* Given data
__________________________________________________
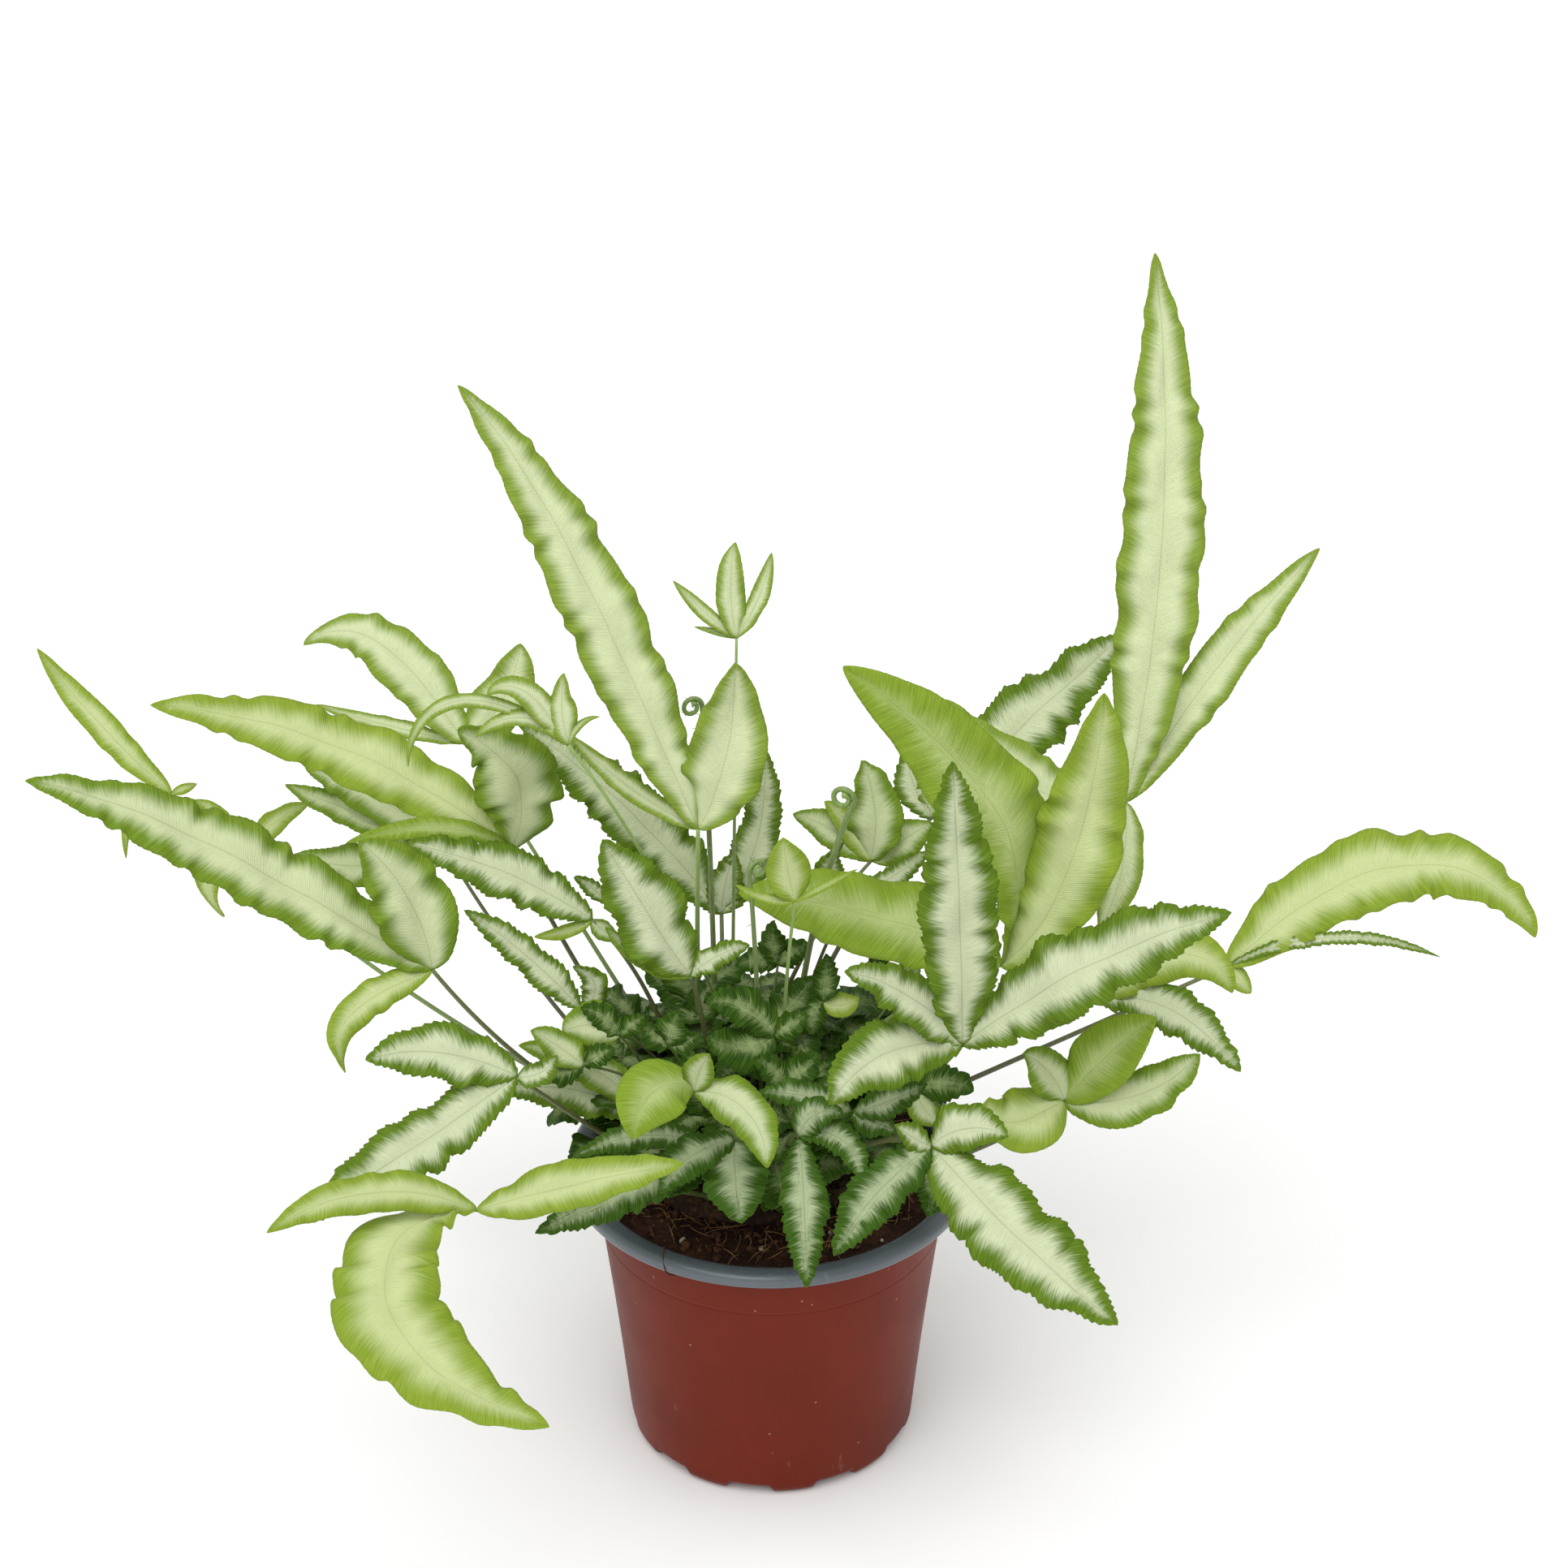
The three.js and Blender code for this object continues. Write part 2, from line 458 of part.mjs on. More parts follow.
// A rod of a few flat sides along a curve.
function rod(curve, radius, steps) {
  const outline = Array.from({ length: STIPE_SIDES }, (_, i) => {
    const a = (2 * Math.PI * i) / STIPE_SIDES;
    return new THREE.Vector2(radius * Math.cos(a), radius * Math.sin(a));
  });
  const extrude = { steps, bevelEnabled: false, extrudePath: curve };
  return solid(new THREE.ExtrudeGeometry(new THREE.Shape(outline), extrude));
}

// Unit vectors along a pinna, across it to the right and out of its upper face, at the share t of its length.
function bladeFrame([heading, rise, droop, turn, late, roll], t) {
  const bent = t ** late;
  const h = THREE.MathUtils.degToRad(heading + turn * bent);
  const e = THREE.MathUtils.degToRad(rise - droop * bent);
  const along = new THREE.Vector3(Math.cos(e) * Math.cos(h), Math.cos(e) * Math.sin(h), Math.sin(e));
  const across = new THREE.Vector3(Math.sin(h), -Math.cos(h), 0);
  across.applyAxisAngle(along, -THREE.MathUtils.degToRad(roll));
  return { along, across, up: across.clone().cross(along) };
}

// Half width of a pinna as a share of its greatest: a lance shape, widest before the middle.
function lance(t) {
  return Math.max(0, Math.sin(Math.PI * t ** LANCE_SHIFT)) ** LANCE_FULLNESS;
}

// A pinna: a plate of rhombic section along a line that bends evenly, pointed at the tip, with a short root
// that reaches back into the stipe.
function blade(start, heading, rise, length, droop, turn, late, width, roll) {
  const shape = [heading, rise, droop, turn, late, roll];
  const bend = Math.abs(droop) + Math.abs(turn);
  const few = length > SHORT_LENGTH ? SHORT_STATIONS : TINY_STATIONS;
  const stations = bend > LONG_BEND || length > LONG_LENGTH ? LONG_STATIONS : few;
  const line = [start.clone()];
  for (let i = 0; i < LINE_STEPS; i++) {
    const step = bladeFrame(shape, (i + 0.5) / LINE_STEPS).along.multiplyScalar(length / LINE_STEPS);
    line.push(line[i].clone().add(step));
  }
  const at = (t) => {
    const i = Math.min(LINE_STEPS - 1, Math.floor(t * LINE_STEPS));
    return line[i].clone().lerp(line[i + 1], t * LINE_STEPS - i);
  };
  const points = [];
  for (const t of stations) {
    const { across, up } = bladeFrame(shape, t);
    const half = Math.max((width / 2) * lance(t), PETIOLE_WIDTH / 2);
    const offsets = [
      across.clone().multiplyScalar(half),
      up.clone().multiplyScalar(BLADE_THICKNESS / 2),
      across.clone().multiplyScalar(-half),
      up.clone().multiplyScalar(-BLADE_THICKNESS / 2),
    ];
    points.push(...offsets.map((o) => at(t).add(o)));
  }
  const root = points.push(start.clone().addScaledVector(bladeFrame(shape, 0).along, -ROOT_REACH)) - 1;
  const tip = points.push(line[LINE_STEPS]) - 1;
  const faces = [];
  const last = (stations.length - 1) * 4;
  for (let k = 0; k < 4; k++) {
    const next = (k + 1) % 4;
    for (let ring = 0; ring < last; ring += 4) {
      const [a, b, c, d] = [ring + k, ring + next, ring + next + 4, ring + k + 4];
      // The under side is cut along the same lines as the upper side, so that a twisted blade stays whole.
      if (k < 2) faces.push(a, c, b, a, d, c);
      else faces.push(a, d, b, b, d, c);
    }
    faces.push(last + next, last + k, tip, k, next, root);
  }
  const g = new THREE.BufferGeometry().setFromPoints(points);
  g.setIndex(faces);
  return solid(g);
}

function makeFrond(radius, footShare, hub, bow, pinnae) {
  const curve = stipeCurve(radius, footShare, hub, bow);
  let frond = rod(curve, radius, STIPE_STEPS);
  for (const [, place, ...shape] of pinnae) frond = frond.add(blade(curve.getPoint(place), ...shape));
  return { frond: frond.simplify(JOINT_MERGE), foot: curve.v0.toArray() };
}

// The line of a crozier: a stem, then a coil that winds in on the side of its heading.
class CrozierCurve extends THREE.Curve {
  constructor(stem, heading, coil) {
    super();
    this.stem = stem;
    this.out = new THREE.Vector3(Math.cos(heading), Math.sin(heading), 0);
    this.coil = coil;
  }

  getPoint(t) {
    const straight = 1 - CROZIER_SHARE;
    if (t <= straight) return this.stem.getPoint(t / straight);
    const share = (t - straight) / CROZIER_SHARE;
    const turn = share * COIL_TURNS * 2 * Math.PI;
    const r = this.coil * (1 - COIL_TIGHTENING * share);
    return this.stem.v2
      .clone()
      .addScaledVector(this.out, this.coil - r * Math.cos(turn))
      .add(new THREE.Vector3(0, 0, r * Math.sin(turn)));
  }

  // Equal steps of t, so that the coil keeps its share of them.
  getPointAt(u) {
    return this.getPoint(u);
  }

  getTangentAt(u) {
    return this.getTangent(u);
  }
}

const fern = new THREE.Group();
fern.add(piece("pot", makePot(), MATERIALS.pot));
fern.add(piece("potting_mix", makeMix(), MATERIALS.mix));
fern.add(piece("crown", makeCrown(), MATERIALS.crown, [...CROWN_CENTRE, MIX_TOP]));

for (const [name, radius, footShare, hub, bow, pinnae] of FRONDS) {
  const { frond, foot } = makeFrond(radius, footShare, hub, bow, pinnae);
  fern.add(piece(name, frond, MATERIALS[pinnae[0][0]], foot));
}

for (const [name, radius, footShare, top, bow, heading, coil] of CROZIERS) {
  const stem = stipeCurve(radius, footShare, top, bow);
  const curve = new CrozierCurve(stem, THREE.MathUtils.degToRad(heading), coil);
  fern.add(piece(name, rod(curve, radius, CROZIER_STEPS), MATERIALS.lime, stem.v0.toArray()));
}

export default fern;
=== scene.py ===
"""A variegated ribbon fern in a two-tone nursery pot. The sections follow the plant as it is put together:
pot, potting mix, crown, fronds, undergrowth, croziers, and then the studio."""
import math

import bpy
import numpy as np
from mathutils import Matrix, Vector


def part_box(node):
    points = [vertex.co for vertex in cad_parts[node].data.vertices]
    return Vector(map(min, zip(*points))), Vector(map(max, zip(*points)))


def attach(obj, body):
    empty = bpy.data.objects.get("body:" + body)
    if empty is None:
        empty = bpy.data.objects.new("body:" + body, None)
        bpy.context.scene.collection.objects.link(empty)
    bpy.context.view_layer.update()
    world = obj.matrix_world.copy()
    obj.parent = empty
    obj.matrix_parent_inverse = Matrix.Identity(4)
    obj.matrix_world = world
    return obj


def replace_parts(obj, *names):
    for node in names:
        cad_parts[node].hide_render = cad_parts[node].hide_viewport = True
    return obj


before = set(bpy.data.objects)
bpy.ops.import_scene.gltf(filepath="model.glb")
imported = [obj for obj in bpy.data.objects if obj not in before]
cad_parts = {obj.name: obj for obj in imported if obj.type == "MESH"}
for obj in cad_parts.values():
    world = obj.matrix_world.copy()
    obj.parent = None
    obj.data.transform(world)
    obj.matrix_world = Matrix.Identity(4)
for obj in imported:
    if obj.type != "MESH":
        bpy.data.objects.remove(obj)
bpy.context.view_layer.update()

# ------------------------------------------------------------
# Pot: one thin moulding of polypropylene, brown on the outside and blue-grey on the inside and on the lip.
# The lip is rolled outwards, and the foot has shallow arches that let water out. It stands free.
MM = 0.001
POT_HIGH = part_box("pot")[1]
POT_TOP = POT_HIGH[2]
RIM_RADIUS = POT_HIGH[0]
LIP_OVERHANG = 7.5 * MM
LIP_HEIGHT = 4.5 * MM
LIP_ROUND = 1.9 * MM
BASE_RADIUS = 43 * MM
FOOT_ROUND = 4 * MM
WALL = 1.4 * MM
FLOOR_THICKNESS = 2.5 * MM
WALL_FLARE = 0.2
NOTCH_COUNT = 10
NOTCH_HEIGHT = 2.2 * MM
NOTCH_TURN = math.radians(9)
NOTCH_REACH = 10 * MM
NOTCH_FADE = 9 * MM
POT_SIDES = 360
WALL_RINGS = 60
FLOOR_RINGS = 20
ROUND_STEPS = 8
RING_BELOW_LIP = 15.5 * MM
RING_DEPTH = 0.16 * MM
RING_WIDTH = 0.4 * MM
POLYPROPYLENE_IOR = 1.49
POT_BROWN = "#6E210C"
POT_BROWN_WORN = "#64200D"
POT_BROWN_SCUFF = "#A27A6C"
POT_GREY = "#535A60"
POT_GREY_WORN = "#5B6369"
POT_GREY_SCUFF = "#767F86"
BROWN_ROUGHNESS, BROWN_GLOSS = 0.38, 0.14
GREY_ROUGHNESS, GREY_GLOSS = 0.2, 0.5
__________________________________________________
* Exercise objective
Only the lines from the one containing "const fern = new THREE.Group();" through the one containing "obj.parent = empty" are to be extracted, exactly as they appear, with both ends included.

* Finished answer
const fern = new THREE.Group();
fern.add(piece("pot", makePot(), MATERIALS.pot));
fern.add(piece("potting_mix", makeMix(), MATERIALS.mix));
fern.add(piece("crown", makeCrown(), MATERIALS.crown, [...CROWN_CENTRE, MIX_TOP]));

for (const [name, radius, footShare, hub, bow, pinnae] of FRONDS) {
  const { frond, foot } = makeFrond(radius, footShare, hub, bow, pinnae);
  fern.add(piece(name, frond, MATERIALS[pinnae[0][0]], foot));
}

for (const [name, radius, footShare, top, bow, heading, coil] of CROZIERS) {
  const stem = stipeCurve(radius, footShare, top, bow);
  const curve = new CrozierCurve(stem, THREE.MathUtils.degToRad(heading), coil);
  fern.add(piece(name, rod(curve, radius, CROZIER_STEPS), MATERIALS.lime, stem.v0.toArray()));
}

export default fern;
=== scene.py ===
"""A variegated ribbon fern in a two-tone nursery pot. The sections follow the plant as it is put together:
pot, potting mix, crown, fronds, undergrowth, croziers, and then the studio."""
import math

import bpy
import numpy as np
from mathutils import Matrix, Vector


def part_box(node):
    points = [vertex.co for vertex in cad_parts[node].data.vertices]
    return Vector(map(min, zip(*points))), Vector(map(max, zip(*points)))


def attach(obj, body):
    empty = bpy.data.objects.get("body:" + body)
    if empty is None:
        empty = bpy.data.objects.new("body:" + body, None)
        bpy.context.scene.collection.objects.link(empty)
    bpy.context.view_layer.update()
    world = obj.matrix_world.copy()
    obj.parent = empty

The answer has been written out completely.